Con las críticas de los últimos títulos de Woody Allen uno tiene la sensación de vivir en el continuo día de la marmota. De hecho, ni siquiera estoy seguro de no haber hecho este comentario antes. ¿Es culpa de un crítico que se va quedando sin ideas o de un director que lleva lustros dando bandazos artísticos (su última gran película fue Desmontando a Harry hace casi 20 años)? Probablemente, de ambos. Mientras el director neoyorquino ha ido poco a poco reduciendo su caudal de ideas buenas por película, al crítico se le van acabando los enfoques que volcar sobre su obra.
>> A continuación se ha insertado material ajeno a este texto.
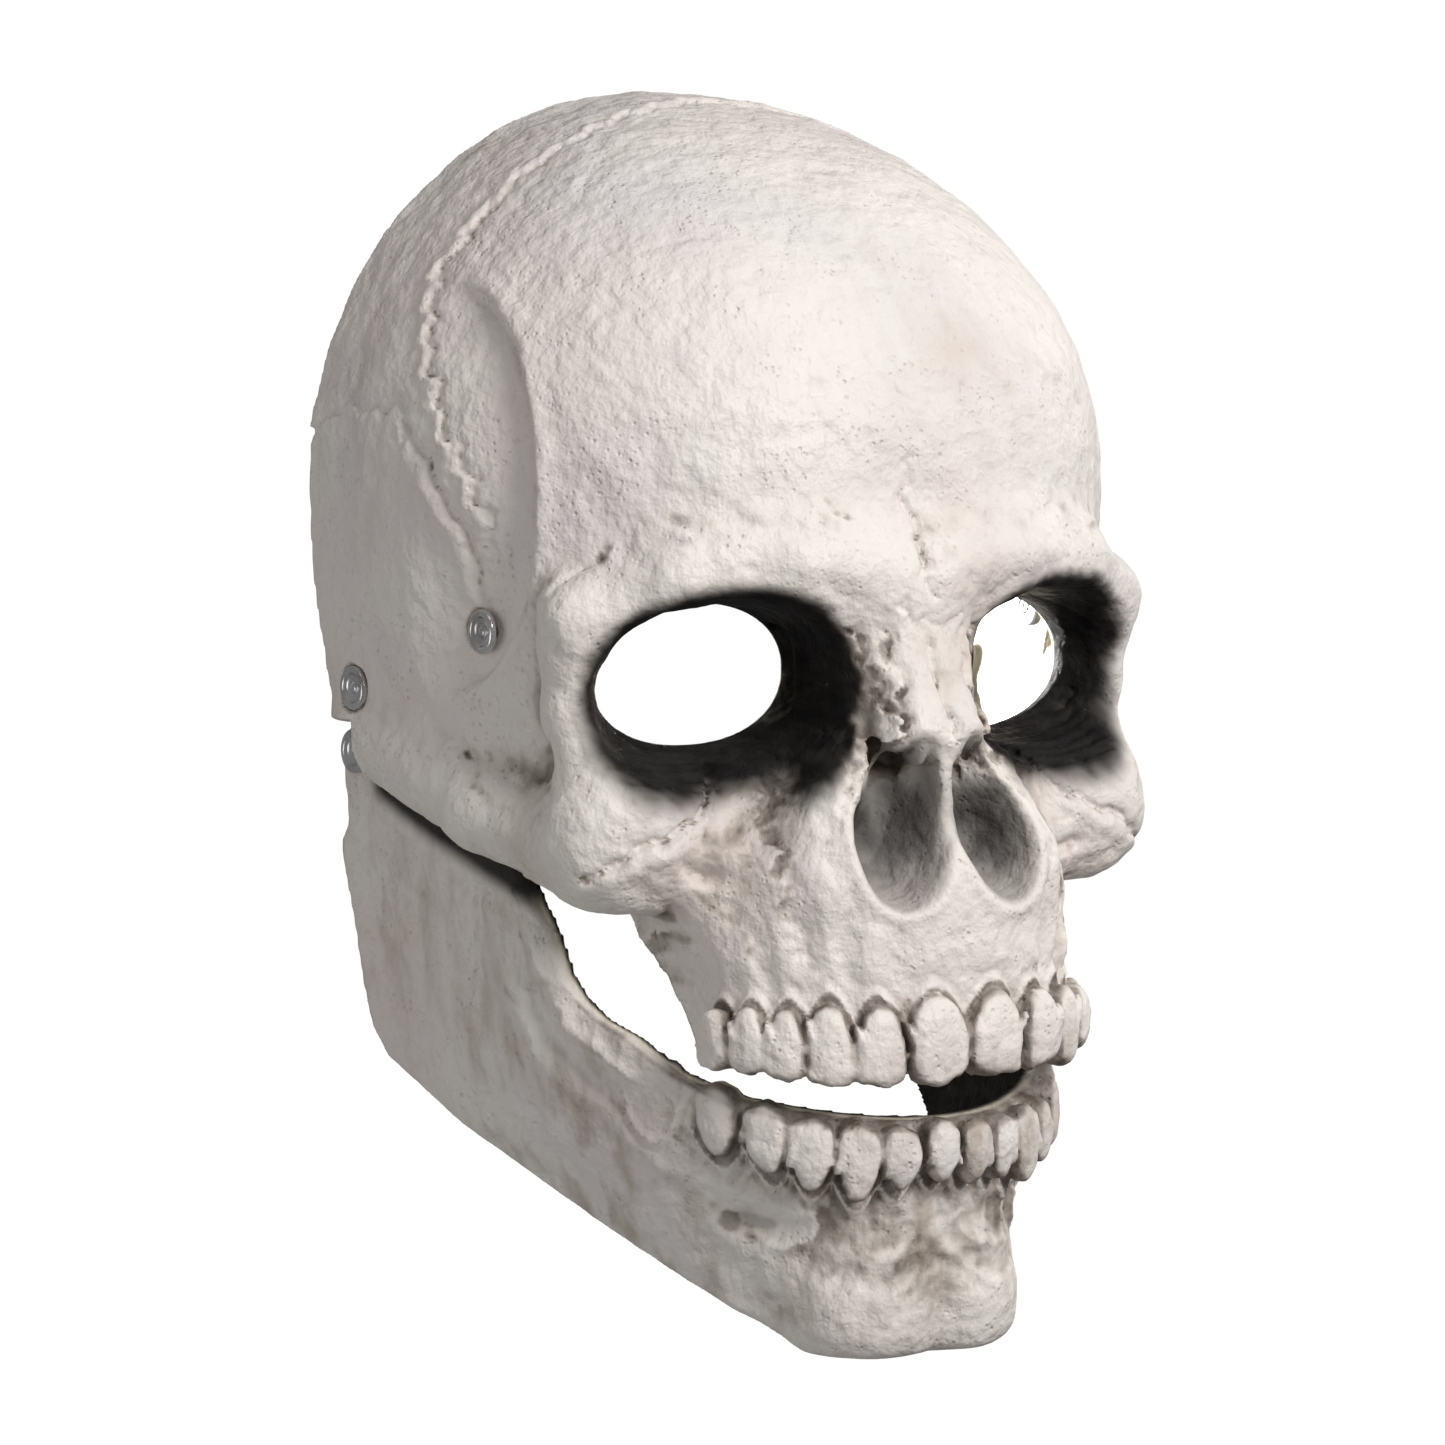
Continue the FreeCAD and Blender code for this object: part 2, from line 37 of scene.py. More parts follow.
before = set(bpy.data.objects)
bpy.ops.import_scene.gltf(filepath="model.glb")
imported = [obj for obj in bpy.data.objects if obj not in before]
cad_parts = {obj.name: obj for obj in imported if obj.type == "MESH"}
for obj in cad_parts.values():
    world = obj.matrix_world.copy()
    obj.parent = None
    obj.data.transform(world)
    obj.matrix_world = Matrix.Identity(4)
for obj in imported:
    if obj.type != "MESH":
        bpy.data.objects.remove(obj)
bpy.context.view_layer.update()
MM = 0.001
WALL = 3.0
DEEPEST = 1.9
VOXEL = 0.7
FINE_VOXEL = 0.4
FAR = 50.0

FRONT, SIDE, TOP = (0, 2), (1, 2), (0, 1)


# ---------------------------------------------------------------- signed distances

def ellipsoid(p, centre, radii):
    q = [(p[i] - centre[i]) / radii[i] for i in range(3)]
    near = np.sqrt(q[0] ** 2 + q[1] ** 2 + q[2] ** 2)
    slope = np.sqrt(sum((q[i] / radii[i]) ** 2 for i in range(3))) + 1e-9
    return near * (near - 1.0) / slope


def bar(p, a, b, radius_a, radius_b):
    """A round bar from a to b whose radius changes evenly."""
    along = [b[i] - a[i] for i in range(3)]
    length2 = sum(v * v for v in along)
    h = np.clip(sum((p[i] - a[i]) * along[i] for i in range(3)) / length2, 0.0, 1.0)
    foot = np.sqrt(sum((p[i] - a[i] - along[i] * h) ** 2 for i in range(3)))
    return foot - radius_a - (radius_b - radius_a) * h


def join(a, b, blend):
    h = np.maximum(blend - np.abs(a - b), 0.0) / blend
    return np.minimum(a, b) - h * h * blend * 0.25


def carve(a, b, blend):
    return -join(-a, b, blend)


def overlap(a, b, blend):
    return -join(-a, -b, blend)


def ridge(p, points, radii):
    """A chain of tapered round bars through the points."""
    best = None
    for k in range(len(points) - 1):
        piece = bar(p, points[k], points[k + 1], radii[k], radii[k + 1])
        best = piece if best is None else join(best, piece, 3.0)
    return best


def turned(p, centre, axes, degrees):
    """The points turned about a line through centre, in the plane of two axes."""
    c, s = math.cos(math.radians(degrees)), math.sin(math.radians(degrees))
    i, j = axes
    out = list(p)
    a, b = p[i] - centre[i], p[j] - centre[j]
    out[i] = centre[i] + c * a + s * b
    out[j] = centre[j] - s * a + c * b
    return out


def ramp(low, high, value):
    """0 below low, 1 above high, smooth between."""
    t = np.clip((value - low) / (high - low), 0.0, 1.0)
    return t * t * (3.0 - 2.0 * t)


def hump(value, width):
    return np.exp(-(value / width) ** 2)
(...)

Una lástima porque, cómo iba ser de otra manera, todos adoramos a Woody Allen de una forma tan o más romántica que las que mostró en sus grandes títulos: Annie Hall (1977), Manhattan (1979), Hannah y sus hermanas (1986), Maridos y mujeres (1992), etc… Así que, tendemos a ser condescendientes con cada nueva entrega de su ya larga obra (no falla ni un año), probablemente, porque le debemos tanto a Woody Allen que no podemos negarle, como mínimo, un nuevo esfuerzo mental (ya que la emoción queda en agua de borrajas) a la hora de analizar su última película.
Con Café Society ya es la tercera vez que Woody Allen abre Cannes (si contáramos Historias de Nueva York (1989), sería tercera vez y un tercio), un festival que siempre ha mostrado máxima devoción y respeto por un cineasta que, curiosamente, no sólo reniega de los festivales sino que ni siquiera disfruta viendo sus películas (de hecho, me aseguró la última vez que le entrevisté que jamás vuelve a ver ninguna de ellas; tampoco a leer críticas o entrevistas). Técnicamente, deberíamos decir que la película no decepciona porque para eso debería existir cierta expectación. Este homenaje al Hollywood clásico (no sólo al cine sino también al estilo de vida) vehiculado a través de la historia de amor fou de un joven (Jesse Eisenberg) que cae rendido a los encantos de la secretaria (y amante) de su tío (Kristen Stewart y Steve Carell, respectivamente), un pez gordo dentro de la producción cinematográfica de los años 30.
Allen, que mira tanto a El apartamento (1960) como a su propia obra (es uno de los reyes de la auto referencia, bien porque se copia así mismo bien porque sus inquietudes siguen siendo las mismas que hace cuarenta años), parece ceder el control de Café Society tanto a sus actores (lo habitual) como al director de fotografía, el veterano Vittorio Storaro. De ello, acaba beneficiándose una obra que está mucho mejor encuadrada que aberraciones estéticas como Vicky Cristina Barcelona (2008) o A Roma con amor (2012), tanto por la puesta en escena como por la luz que tiñe de amarillo sepia toda la acción narrada en Los Angeles. Además, tras hacernos odiar la banda sonora de Irrational Man (2015), en esta ocasión cede el soundtrack casi al completo a Vince Giordano And The Nighthawks -Café Society también es un homenaje al jazz de night clubs de la época-, por lo que imagen y sonido fluyen con más estilo que la acción dramática de la cinta.
¿Qué nos queda entonces? Algún acierto simpático -el encuentro de Bobby con una prostituta accidental, un buen cúmulo de chistes sobre judíos, retratos de comidas familiares- y, sobre todo, una Kristen Stewart magnética, roba-planos en su sentido máximo del término, que en su condición de sweet-femme-fatale logra hacer creíble la deriva romántica de la cinta. Como un cruce eléctrico entre Shirley McLane y Barbara Stanwyck que, básicamente, se come con patatas al tartamudo de Jesse Eisenberg. Para algunos será poco, para otros más que suficiente. Para nosotros: es sólo el principio.